The quick take on Mahagonny is that it’s a splash of acid in the face of capitalism – but on closer consideration, it’s rather more than that; in fact, what makes this musical (or the opera - it toes an unsteady line between the two forms) truly disturbing is that it’s so sympathetic to what makes Mahagonny run. Founded by crooks on the lam, somewhere in an American wasteland between Pensacola and Alaska (yeah, Vegas comes close enough!), this amoral Gomorrah is a peaceable kingdom in which all tastes are slaked and none are judged – not only a hedonist’s dream, but also a libertarian’s; one can easily imagine Andrew Sullivan and William Bennett brushing shoulders on its streets.

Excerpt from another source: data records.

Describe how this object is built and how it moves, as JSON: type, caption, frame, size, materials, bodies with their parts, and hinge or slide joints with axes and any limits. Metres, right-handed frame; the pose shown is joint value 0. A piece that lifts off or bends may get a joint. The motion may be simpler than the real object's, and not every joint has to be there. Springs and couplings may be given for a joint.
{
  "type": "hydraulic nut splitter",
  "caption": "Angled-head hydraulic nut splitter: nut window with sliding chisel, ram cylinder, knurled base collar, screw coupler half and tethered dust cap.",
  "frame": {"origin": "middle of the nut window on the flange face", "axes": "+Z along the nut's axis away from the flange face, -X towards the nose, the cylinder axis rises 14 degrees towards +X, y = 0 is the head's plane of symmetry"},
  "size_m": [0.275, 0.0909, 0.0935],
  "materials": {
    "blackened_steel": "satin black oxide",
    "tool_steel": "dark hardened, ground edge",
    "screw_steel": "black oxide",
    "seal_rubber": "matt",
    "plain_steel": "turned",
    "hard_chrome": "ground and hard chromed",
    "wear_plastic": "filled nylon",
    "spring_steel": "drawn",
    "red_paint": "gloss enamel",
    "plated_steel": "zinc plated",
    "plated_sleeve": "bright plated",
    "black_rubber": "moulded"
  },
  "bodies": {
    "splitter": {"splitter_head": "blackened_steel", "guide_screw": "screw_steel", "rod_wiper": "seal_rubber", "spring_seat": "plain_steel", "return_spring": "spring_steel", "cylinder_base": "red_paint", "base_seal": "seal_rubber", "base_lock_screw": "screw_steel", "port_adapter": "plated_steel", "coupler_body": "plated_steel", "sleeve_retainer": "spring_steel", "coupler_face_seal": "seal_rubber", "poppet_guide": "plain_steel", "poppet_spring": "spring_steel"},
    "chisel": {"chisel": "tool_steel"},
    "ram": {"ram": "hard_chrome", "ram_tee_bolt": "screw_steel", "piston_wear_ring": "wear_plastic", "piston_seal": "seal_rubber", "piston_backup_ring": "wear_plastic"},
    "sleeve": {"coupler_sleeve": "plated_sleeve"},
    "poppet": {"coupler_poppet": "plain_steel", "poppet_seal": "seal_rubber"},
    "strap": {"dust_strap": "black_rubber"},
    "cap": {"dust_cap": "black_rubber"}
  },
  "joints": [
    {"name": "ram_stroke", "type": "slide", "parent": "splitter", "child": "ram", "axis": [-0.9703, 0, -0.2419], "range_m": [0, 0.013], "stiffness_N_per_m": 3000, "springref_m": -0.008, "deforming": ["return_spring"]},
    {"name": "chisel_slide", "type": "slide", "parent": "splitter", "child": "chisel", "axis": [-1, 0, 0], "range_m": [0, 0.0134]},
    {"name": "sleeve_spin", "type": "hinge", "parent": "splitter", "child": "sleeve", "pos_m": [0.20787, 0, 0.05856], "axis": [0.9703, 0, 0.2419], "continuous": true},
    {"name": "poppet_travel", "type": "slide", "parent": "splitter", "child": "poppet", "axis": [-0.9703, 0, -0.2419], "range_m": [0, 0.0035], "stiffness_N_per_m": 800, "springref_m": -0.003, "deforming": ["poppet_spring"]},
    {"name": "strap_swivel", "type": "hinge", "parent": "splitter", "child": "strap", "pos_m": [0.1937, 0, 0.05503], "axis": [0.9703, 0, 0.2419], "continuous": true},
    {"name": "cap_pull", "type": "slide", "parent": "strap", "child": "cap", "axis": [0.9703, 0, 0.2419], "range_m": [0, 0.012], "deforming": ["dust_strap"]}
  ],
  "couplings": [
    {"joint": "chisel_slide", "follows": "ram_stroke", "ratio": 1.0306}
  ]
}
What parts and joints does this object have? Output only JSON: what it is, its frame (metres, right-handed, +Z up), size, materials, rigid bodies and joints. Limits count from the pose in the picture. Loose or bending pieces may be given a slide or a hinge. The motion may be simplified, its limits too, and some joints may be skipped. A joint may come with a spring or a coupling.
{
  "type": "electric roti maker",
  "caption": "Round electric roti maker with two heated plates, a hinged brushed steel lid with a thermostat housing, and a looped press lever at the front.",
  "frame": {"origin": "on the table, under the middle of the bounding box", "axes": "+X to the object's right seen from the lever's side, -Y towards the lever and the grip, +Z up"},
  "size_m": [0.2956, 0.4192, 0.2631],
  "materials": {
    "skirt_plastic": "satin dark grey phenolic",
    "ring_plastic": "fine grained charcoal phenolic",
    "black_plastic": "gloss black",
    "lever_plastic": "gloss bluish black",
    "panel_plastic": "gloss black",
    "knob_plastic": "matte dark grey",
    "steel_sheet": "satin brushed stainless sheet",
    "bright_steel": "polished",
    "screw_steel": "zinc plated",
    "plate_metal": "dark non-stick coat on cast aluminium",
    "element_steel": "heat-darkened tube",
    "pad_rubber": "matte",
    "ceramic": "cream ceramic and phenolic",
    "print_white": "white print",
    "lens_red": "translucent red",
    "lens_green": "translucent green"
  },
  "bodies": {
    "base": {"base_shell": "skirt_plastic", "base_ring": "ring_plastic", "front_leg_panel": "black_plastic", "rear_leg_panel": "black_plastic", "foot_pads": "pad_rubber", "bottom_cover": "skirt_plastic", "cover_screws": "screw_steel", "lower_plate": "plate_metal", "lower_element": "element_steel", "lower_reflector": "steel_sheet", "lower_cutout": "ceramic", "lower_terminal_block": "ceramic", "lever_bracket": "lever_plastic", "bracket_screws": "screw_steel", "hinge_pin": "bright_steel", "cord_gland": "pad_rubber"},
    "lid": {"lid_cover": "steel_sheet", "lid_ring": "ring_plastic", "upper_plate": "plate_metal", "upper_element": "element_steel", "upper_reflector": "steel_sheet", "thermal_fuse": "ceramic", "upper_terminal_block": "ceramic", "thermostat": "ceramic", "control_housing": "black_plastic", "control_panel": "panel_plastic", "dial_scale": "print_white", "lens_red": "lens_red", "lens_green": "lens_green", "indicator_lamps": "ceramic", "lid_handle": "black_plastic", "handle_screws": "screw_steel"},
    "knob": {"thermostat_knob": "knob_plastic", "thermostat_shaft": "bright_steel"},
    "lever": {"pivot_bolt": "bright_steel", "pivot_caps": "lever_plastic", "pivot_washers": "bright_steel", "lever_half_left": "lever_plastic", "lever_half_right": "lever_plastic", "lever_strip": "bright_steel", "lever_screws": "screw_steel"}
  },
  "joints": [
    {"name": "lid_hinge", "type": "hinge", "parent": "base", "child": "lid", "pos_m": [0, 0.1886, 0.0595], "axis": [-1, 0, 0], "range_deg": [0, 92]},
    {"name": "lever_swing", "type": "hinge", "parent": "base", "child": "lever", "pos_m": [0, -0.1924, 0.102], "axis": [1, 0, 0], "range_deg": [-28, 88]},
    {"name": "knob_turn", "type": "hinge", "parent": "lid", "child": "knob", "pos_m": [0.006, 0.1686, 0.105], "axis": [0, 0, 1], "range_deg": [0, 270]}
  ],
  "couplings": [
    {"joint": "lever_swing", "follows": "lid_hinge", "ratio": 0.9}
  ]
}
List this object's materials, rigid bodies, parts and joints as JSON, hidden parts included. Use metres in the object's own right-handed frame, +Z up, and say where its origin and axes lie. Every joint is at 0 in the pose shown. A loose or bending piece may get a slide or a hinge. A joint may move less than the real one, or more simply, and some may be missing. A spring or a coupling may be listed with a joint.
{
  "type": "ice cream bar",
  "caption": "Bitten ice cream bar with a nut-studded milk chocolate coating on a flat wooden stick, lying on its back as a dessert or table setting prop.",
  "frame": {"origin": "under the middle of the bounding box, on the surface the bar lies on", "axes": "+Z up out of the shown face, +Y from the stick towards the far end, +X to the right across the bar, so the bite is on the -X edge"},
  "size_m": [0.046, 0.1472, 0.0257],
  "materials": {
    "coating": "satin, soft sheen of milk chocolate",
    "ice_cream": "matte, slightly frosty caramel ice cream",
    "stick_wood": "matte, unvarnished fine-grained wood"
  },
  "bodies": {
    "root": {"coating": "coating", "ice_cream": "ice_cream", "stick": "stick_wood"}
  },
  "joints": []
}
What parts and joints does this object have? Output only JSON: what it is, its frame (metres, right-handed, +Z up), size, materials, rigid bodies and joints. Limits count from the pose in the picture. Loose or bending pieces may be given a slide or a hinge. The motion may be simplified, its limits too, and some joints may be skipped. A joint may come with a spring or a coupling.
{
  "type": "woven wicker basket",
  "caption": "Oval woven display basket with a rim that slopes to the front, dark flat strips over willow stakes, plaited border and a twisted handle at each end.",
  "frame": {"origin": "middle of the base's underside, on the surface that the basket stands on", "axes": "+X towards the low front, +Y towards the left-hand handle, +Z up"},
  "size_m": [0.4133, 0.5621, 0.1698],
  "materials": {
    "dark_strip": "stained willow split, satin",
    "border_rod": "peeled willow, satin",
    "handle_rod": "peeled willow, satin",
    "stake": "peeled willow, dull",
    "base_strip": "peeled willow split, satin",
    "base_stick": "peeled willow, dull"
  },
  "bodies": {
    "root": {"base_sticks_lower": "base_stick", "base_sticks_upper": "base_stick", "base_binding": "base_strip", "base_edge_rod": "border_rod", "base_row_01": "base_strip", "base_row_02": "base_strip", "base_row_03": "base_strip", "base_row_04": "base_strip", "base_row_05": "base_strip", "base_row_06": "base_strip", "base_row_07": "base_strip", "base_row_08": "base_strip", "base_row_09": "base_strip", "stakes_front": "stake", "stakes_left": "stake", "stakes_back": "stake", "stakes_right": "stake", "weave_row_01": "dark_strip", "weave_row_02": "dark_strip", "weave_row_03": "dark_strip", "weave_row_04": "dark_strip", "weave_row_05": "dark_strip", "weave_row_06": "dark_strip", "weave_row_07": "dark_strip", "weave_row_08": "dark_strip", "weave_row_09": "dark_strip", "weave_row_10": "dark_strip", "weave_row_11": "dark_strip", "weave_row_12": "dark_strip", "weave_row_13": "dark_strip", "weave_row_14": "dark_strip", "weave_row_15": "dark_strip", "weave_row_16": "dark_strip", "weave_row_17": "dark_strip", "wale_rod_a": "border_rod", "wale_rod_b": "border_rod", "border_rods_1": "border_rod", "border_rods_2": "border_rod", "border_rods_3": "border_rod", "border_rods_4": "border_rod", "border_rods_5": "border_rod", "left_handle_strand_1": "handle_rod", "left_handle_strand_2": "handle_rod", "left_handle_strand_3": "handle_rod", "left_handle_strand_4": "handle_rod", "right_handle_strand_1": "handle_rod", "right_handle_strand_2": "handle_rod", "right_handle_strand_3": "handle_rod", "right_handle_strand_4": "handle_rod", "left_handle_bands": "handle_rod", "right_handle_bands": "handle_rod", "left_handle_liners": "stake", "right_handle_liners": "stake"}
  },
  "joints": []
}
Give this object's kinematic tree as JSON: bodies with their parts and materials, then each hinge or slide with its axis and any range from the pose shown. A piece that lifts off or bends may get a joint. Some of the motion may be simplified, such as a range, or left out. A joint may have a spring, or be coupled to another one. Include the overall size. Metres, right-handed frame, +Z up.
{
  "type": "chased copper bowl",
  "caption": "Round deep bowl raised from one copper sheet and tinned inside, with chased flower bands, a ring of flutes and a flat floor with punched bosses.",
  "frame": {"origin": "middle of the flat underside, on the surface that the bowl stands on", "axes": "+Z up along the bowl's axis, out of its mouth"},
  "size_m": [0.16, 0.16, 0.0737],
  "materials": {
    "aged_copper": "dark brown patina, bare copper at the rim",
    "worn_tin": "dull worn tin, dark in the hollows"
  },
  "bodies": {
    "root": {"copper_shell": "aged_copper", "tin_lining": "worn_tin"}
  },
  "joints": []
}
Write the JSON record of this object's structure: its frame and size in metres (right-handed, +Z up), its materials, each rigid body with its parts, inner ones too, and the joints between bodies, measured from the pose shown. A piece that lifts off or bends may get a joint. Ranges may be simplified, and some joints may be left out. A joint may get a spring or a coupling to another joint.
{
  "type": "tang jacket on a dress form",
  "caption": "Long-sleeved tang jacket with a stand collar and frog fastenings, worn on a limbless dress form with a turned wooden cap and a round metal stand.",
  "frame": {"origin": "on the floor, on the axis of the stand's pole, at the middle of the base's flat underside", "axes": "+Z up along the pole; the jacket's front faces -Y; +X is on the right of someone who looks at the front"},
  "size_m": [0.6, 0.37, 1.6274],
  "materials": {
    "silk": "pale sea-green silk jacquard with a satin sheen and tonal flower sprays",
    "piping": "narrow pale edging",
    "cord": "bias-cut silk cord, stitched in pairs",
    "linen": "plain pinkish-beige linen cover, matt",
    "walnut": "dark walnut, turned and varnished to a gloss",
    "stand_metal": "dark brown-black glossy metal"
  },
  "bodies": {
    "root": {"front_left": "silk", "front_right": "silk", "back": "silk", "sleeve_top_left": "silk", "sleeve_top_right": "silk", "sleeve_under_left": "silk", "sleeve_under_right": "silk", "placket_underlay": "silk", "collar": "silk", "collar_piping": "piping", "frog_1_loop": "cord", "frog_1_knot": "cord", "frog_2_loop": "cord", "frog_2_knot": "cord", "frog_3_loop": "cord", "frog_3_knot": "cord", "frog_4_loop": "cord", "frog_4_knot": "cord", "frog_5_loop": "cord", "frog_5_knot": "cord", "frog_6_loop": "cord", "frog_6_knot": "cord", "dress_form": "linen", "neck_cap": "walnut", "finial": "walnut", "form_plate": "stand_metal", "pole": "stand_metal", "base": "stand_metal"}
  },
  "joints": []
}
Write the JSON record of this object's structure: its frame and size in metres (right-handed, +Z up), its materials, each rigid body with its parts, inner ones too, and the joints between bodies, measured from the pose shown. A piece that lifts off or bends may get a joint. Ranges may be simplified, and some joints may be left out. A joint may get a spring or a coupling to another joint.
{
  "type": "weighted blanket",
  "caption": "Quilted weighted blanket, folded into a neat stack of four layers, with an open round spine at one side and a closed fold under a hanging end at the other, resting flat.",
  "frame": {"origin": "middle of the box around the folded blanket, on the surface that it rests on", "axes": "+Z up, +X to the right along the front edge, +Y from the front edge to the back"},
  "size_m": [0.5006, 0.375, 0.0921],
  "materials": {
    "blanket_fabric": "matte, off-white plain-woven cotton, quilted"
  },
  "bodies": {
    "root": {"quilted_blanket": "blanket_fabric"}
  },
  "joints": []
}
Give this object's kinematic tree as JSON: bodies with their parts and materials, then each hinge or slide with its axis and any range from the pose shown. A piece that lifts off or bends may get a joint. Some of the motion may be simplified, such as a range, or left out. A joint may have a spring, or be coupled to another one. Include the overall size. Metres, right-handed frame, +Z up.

Mahagonny, therefore, is simply the embodiment of utility – and thus director Sam Helfrich has smartly visualized it not as the Bellagio but as a loading dock – one that, as the show’s publicity states, you’d find on the backside of a Wal*Mart. Indeed, Helfrich has denuded the musical of any glints of “decadent” Kander & Ebb-like tinsel; the lights are the cheapest available (fluorescent), and port-a-potties substitute for real plumbing - and can do double duty as sex cubbies! The director carries this conceptual rigor into the staging – he favors cold tableaux that nicely echo the doomy vibe in Weill’s chants; but this parallelism did little to alleviate a certain incipient stasis in the composer's idiom (and Rose conducted with only intermittent vigor). Add to the mix a noticeable strain in key voices and an acoustically problematic pit, and you have an evening that sometimes flagged in its attack – or rather rose and fell with the book and score.

Still, at its best, this Mahagonny was riveting. Few operas can match its honesty about moral paradox, and Helfrich and his cast were utterly committed to Brecht’s dissection of “the laws of human pleasure.” The musical follows the doomed path of Jimmy MacIntyre, an innocent lumberjack who comes to town with his buddies to burn through their hard-earned cash. Needless to say, Mahagonny – personified in fallen woman Jenny Smith, Jimmy’s main squeeze - makes hungry where she most satisfies, and Jimmy soon senses the city has something in common with hell: beneath the hustle, it’s a spiritual vacuum. Of course Brecht and Weill, with the Nazis soon to be jackbooting about in the lobby, had no illusions about the salves of mystical idealism, either – and neither do the good people of Mahagonny; when Jimmy starts blowing off, a typhoon coincidentally starts blowing off the coast. The city is spared, but Jimmy and his pals aren’t; one by one, they’re picked off by its vicissitudes; one dies of gluttony, another in the boxing ring – until finally Jimmy is brought up on capital charges: he can’t pay his bar bill (the city's one ironclad law). While murderers get off with a slap on the wrist, Jimmy gets death, because, after all, “the worst criminal in the human race is the man with no money.” In this production, he helpfully clambers into a dumpster for his own execution (his buddies have been disposed of in the same manner) – but Jimmy's death brings no peace to Mahagonny, which doesn’t so much self-destruct (after all, Vegas is still with us) as descend into a pit of nihilism; as the curtain falls, its citizens are jerking spasmodically, like broken automatons, which is exactly what they are.

But at least they’re self-aware automatons, and none more so than Joyce Castle, who projected the perfect level of down-low hauteur as Leocadia Begbick, the city’s founder and guiding light. In acting chops she really had no peer, although Amy Burton’s soprano was easily the most memorable voice onstage, and just right for Jenny Smith in its mournful, faintly metallic allure. As Jimmy MacIntyre, meanwhile, Daniel Snyder sounded stretched here and there, but still powered through his last-night-on-earth aria. He was ably abetted (indeed, overpowered) by Stephen Salters as “Bank Account Bill,” while Matthew DiBattista and Tom O’Toole provided solid back-up. The chorus could have been larger – clearly Mahagonny stretched not only some voices, but also the resources of up-and-coming Opera Boston – but brought a chilling conviction to the moments of collective self-realization that stud the opera. “No one can help us, or you,” they intone at the finale, and it was hard not to believe them.